Produce word for word the lines of the data below running from the one that has "Turn this picture" to the one that has "from FreeCAD import", inclusive, and no others.

## start

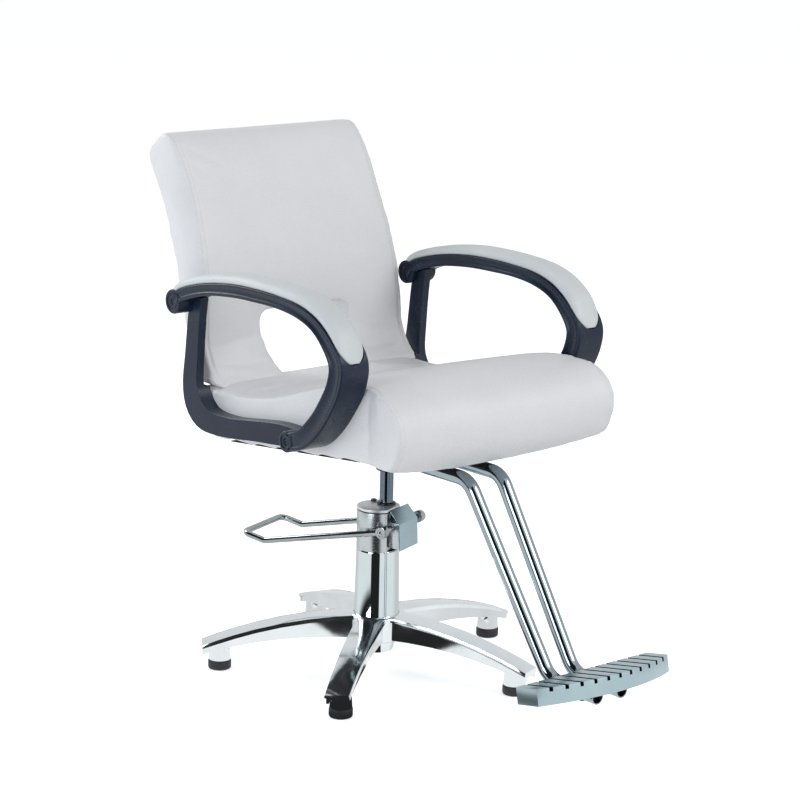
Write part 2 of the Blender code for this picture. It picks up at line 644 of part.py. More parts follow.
def underframe(turret):
    """Ram, socket, mounting plate and bolts."""
    plate_top = -GAP
    socket_top = raked(SOCKET_RADIUS, plate_top - PLATE - GAP)
    lathe("ram", [(0, RAM_BOTTOM), (RAM_RADIUS, RAM_BOTTOM), (RAM_RADIUS, socket_top - 0.004),
                  (RAM_RADIUS - 0.002, socket_top - 0.001), (0, socket_top - 0.001)],
          turret, CHROME, steps=32)
    lathe("seat_socket", [(SOCKET_RADIUS - 0.002, SOCKET_BOTTOM),
                          (SOCKET_RADIUS, SOCKET_BOTTOM + 0.002), (SOCKET_RADIUS, socket_top),
                          (RAM_RADIUS + GAP, socket_top), (RAM_RADIUS + GAP, SOCKET_BOTTOM)],
          turret, BLACK_STEEL)
    raked_frame = frame("raked_underframe", turret, at=(0, 0, DATUM_Z), turn=(RAKE, 0, 0))
    half = PLATE_SIDE / 2
    plate = box("seat_plate", (-half, -half, plate_top - PLATE), (half, half, plate_top),
                raked_frame, BLACK_STEEL)
    cover_edge = BOARD_HALF_WIDTH - 0.002
    cover = box("dust_cover", (-cover_edge, BOARD_FRONT + 0.002, 0),
                (cover_edge, BOARD_REAR - 0.002, DUST_COVER), raked_frame, CLOTH)
    board_low = DUST_COVER + GAP + RAIL_SHEET + GAP
    board = box("seat_board", (-BOARD_HALF_WIDTH, BOARD_FRONT, board_low),
                (BOARD_HALF_WIDTH, BOARD_REAR, board_low + BOARD), raked_frame, WOOD)
    inset = half - PLATE_BOLT_INSET
    for number, (x, y) in enumerate(((-1, -1), (1, -1), (1, 1), (-1, 1))):
        place_at = (x * inset, y * inset)
        head_high = plate_top - PLATE - GAP
        bolt = [(0, head_high - 0.004), (0.0065, head_high - 0.004), (0.0065, head_high),
                (0.004, head_high), (0.004, board_low + BOARD * 0.7),
                (0, board_low + BOARD * 0.7)]
        lathe(f"plate_bolt_{number + 1}", bolt, raked_frame, STEEL, at=place_at, steps=8)
        hole = lathe(f"plate_bolt_hole_{number + 1}",
                     disc(0.004 + GAP, head_high - CUT, board_low + BOARD * 0.7 + GAP),
                     raked_frame, None, at=place_at, steps=8)
        for piece in (plate, cover, board):
            carve(piece, hole)
    return raked_frame, board, board_low


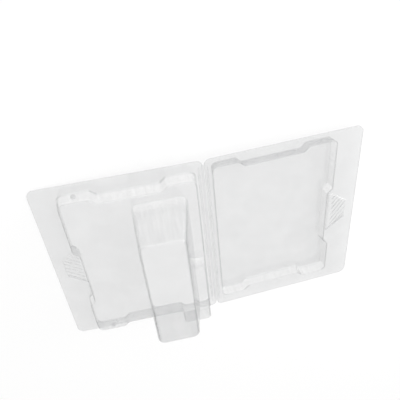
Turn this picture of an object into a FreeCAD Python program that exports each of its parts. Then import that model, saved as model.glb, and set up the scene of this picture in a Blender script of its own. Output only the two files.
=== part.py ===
import FreeCAD, Part
import os
import Sketcher
from FreeCAD import Placement, Rotation, Vector

# A clear clamshell pack, thermoformed from one sheet and lying open, in millimetres.
# The blister half carries a shallow block with a tall tower. The lid half carries a plug
# that goes up into the block when the pack is folded shut under itself.
# +Z is up and +Y runs along the fold. The origin is the middle of the plug's flat underside,
# which the open pack lies on. The blister half slopes down from the fold until its outer
# edge touches the same surface.

os.makedirs("parts", exist_ok=True)
doc = FreeCAD.newDocument("clamshell_pack")

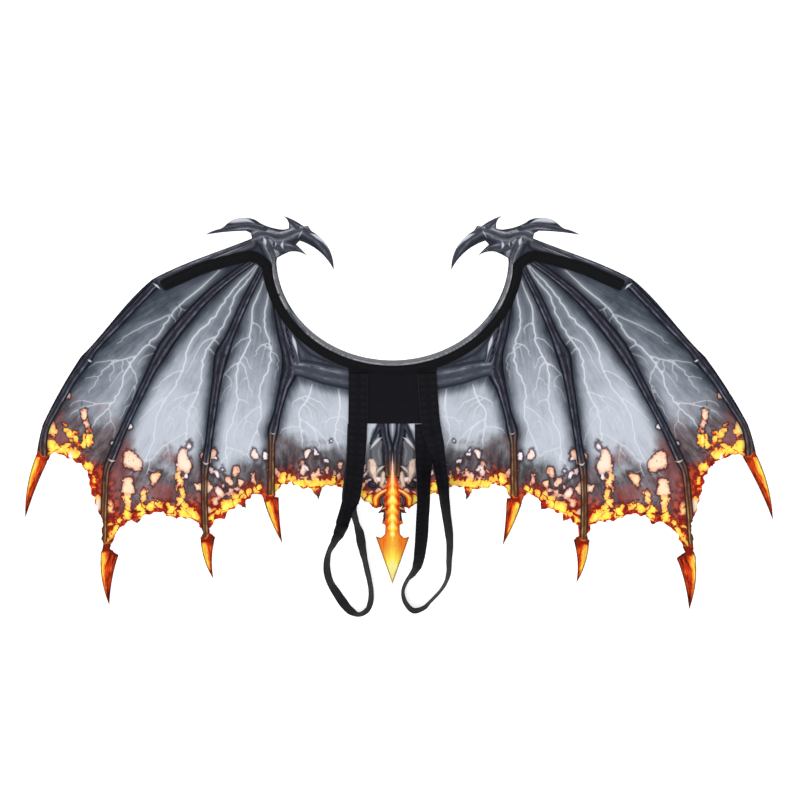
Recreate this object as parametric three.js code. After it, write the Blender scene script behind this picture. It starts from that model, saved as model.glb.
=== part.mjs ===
// Costume wings laid out on a flat surface, the side that goes to the wearer's
// back facing up. One cut felt panel carries both wings and the tail. A sewn
// tape casing runs over the shoulders and round the neck, and a back patch
// holds two elastic arm loops. Millimetres, +Z up, +Y towards the neck.
import * as THREE from "three";

// Panel
const HALF_SPAN = 550; // middle line to the outer claw
const WING_HEIGHT = 579; // lowest claw to the crest
const PANEL_THICKNESS = 1.6;
const GAP = 0.3; // between pieces that rest on each other
const TEAR = 2.6; // depth of the torn hem
const TEAR_STEP = 7;
const EDGE_STEP = 8; // between the points of a curved edge
const NECK_STEP = 9;

// Neck, half an ellipse open at the top
const NECK_HALF_WIDTH = 171;
const NECK_DEPTH = 151;
const NECK_CENTRE_UP = 0.8906; // share of WING_HEIGHT
const NECK_END_UP = 0.893;
const NECK_MARGIN = 8; // cloth left between the neck edge and the casing

// Casing and its wire
const CASING_WIDTH = 13;
const CASING_END_WIDTH = 17.5;
const CASING_HEIGHT = 4.2;
const CASING_STEP = 8;

// Back patch
const PATCH_WIDTH = 129.5;
const PATCH_BOTTOM_UP = 0.469; // share of WING_HEIGHT
const PATCH_THICKNESS = 1.5;

// Arm loops
const STRAP_WIDTH = 28;
const STRAP_THICKNESS = 1.2;

// The right wing lies a little wider and more spread than the left one
const LAY_SPREAD = 0.055;
const LAY_TURN = 0.0125;

// Tables. out and up are shares of HALF_SPAN and WING_HEIGHT, from the middle
// line and the lowest claw. bow is how far the edge to the next corner bulges,
// as a share of its own length.
const HEAD = [
  { corner: "throat", out: 0.309, up: 0.89, bow: -0.03 },
  { corner: "chin", out: 0.274, up: 0.906, bow: -0.1 },
  { corner: "chin_spike", out: 0.229, up: 0.896, bow: 0.02 },
  { corner: "chin_root", out: 0.258, up: 0.924, bow: -0.04 },
  { corner: "hook_root", out: 0.248, up: 0.934, bow: -0.1 },
  { corner: "hook_tip", out: 0.157, up: 0.86, bow: 0.14 },
  { corner: "hook_back", out: 0.218, up: 0.96, bow: 0 },
  { corner: "hook_knuckle", out: 0.226, up: 0.972, bow: 0 },
  { corner: "crest_root", out: 0.237, up: 0.97, bow: 0.04 },
  { corner: "crest_tip", out: 0.292, up: 0.997, bow: -0.17 },
  { corner: "crest_back", out: 0.277, up: 0.965, bow: -0.08 },
  { corner: "saddle", out: 0.309, up: 0.964, bow: -0.06 },
  { corner: "horn_rise", out: 0.368, up: 0.987, bow: 0.1 },
  { corner: "horn_top", out: 0.43, up: 0.986, bow: 0 },
  { corner: "horn_blade", out: 0.459, up: 0.965, bow: 0.04 },
  { corner: "horn_tip", out: 0.502, up: 0.949, bow: -0.02 },
  { corner: "horn_under", out: 0.392, up: 0.959, bow: -0.24 },
  { corner: "horn_notch", out: 0.376, up: 0.94, bow: 0 },
  { corner: "arm_end", out: 0.631, up: 0.842, bow: 0 },
  { corner: "elbow", out: 0.649, up: 0.831, bow: 0 },
  { corner: "wrist_step", out: 0.816, up: 0.657, bow: 0 },
  { corner: "wrist", out: 0.835, up: 0.639, bow: 0.02 },
  { corner: "knuckle", out: 0.943, up: 0.468, bow: 0.02 },
  { corner: "claw_root", out: 0.962, up: 0.396, bow: 0 },
];

// Each claw: its root and barb on the outer side, its tip, and the barb and
// root on the inner side, with the bow of its two long edges.
const CLAWS = [
  {
    name: "first", root: [0.962, 0.396], barb: [0.962, 0.394], tip: [1.0, 0.226],
    innerBarb: [0.928, 0.383], innerRoot: [0.926, 0.389], bow: 0.054, innerBow: -0.023,
  },
  {
    name: "second", root: [0.79, 0.149], barb: [0.796, 0.136], tip: [0.776, 0.002],
    innerBarb: [0.747, 0.132], innerRoot: [0.77, 0.146], bow: 0.06, innerBow: -0.036,
  },
  {
    name: "third", root: [0.516, 0.179], barb: [0.52, 0.175], tip: [0.485, 0.068],
    innerBarb: [0.479, 0.177], innerRoot: [0.494, 0.188], bow: 0.065, innerBow: -0.061,
  },
  {
    name: "fourth", root: [0.351, 0.285], barb: [0.348, 0.278], tip: [0.295, 0.162],
    innerBarb: [0.305, 0.28], innerRoot: [0.316, 0.282], bow: 0.028, innerBow: -0.015,
  },
];

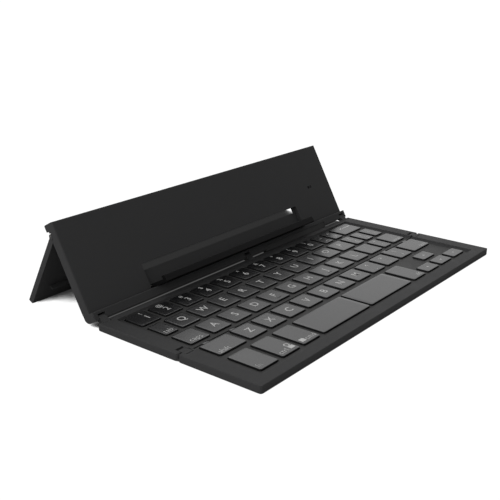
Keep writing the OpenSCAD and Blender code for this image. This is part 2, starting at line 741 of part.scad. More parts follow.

## end

▸ EXERCISE ANSWER:
Turn this picture of an object into a FreeCAD Python program that exports each of its parts. Then import that model, saved as model.glb, and set up the scene of this picture in a Blender script of its own. Output only the two files.
=== part.py ===
import FreeCAD, Part
import os
import Sketcher
from FreeCAD import Placement, Rotation, Vector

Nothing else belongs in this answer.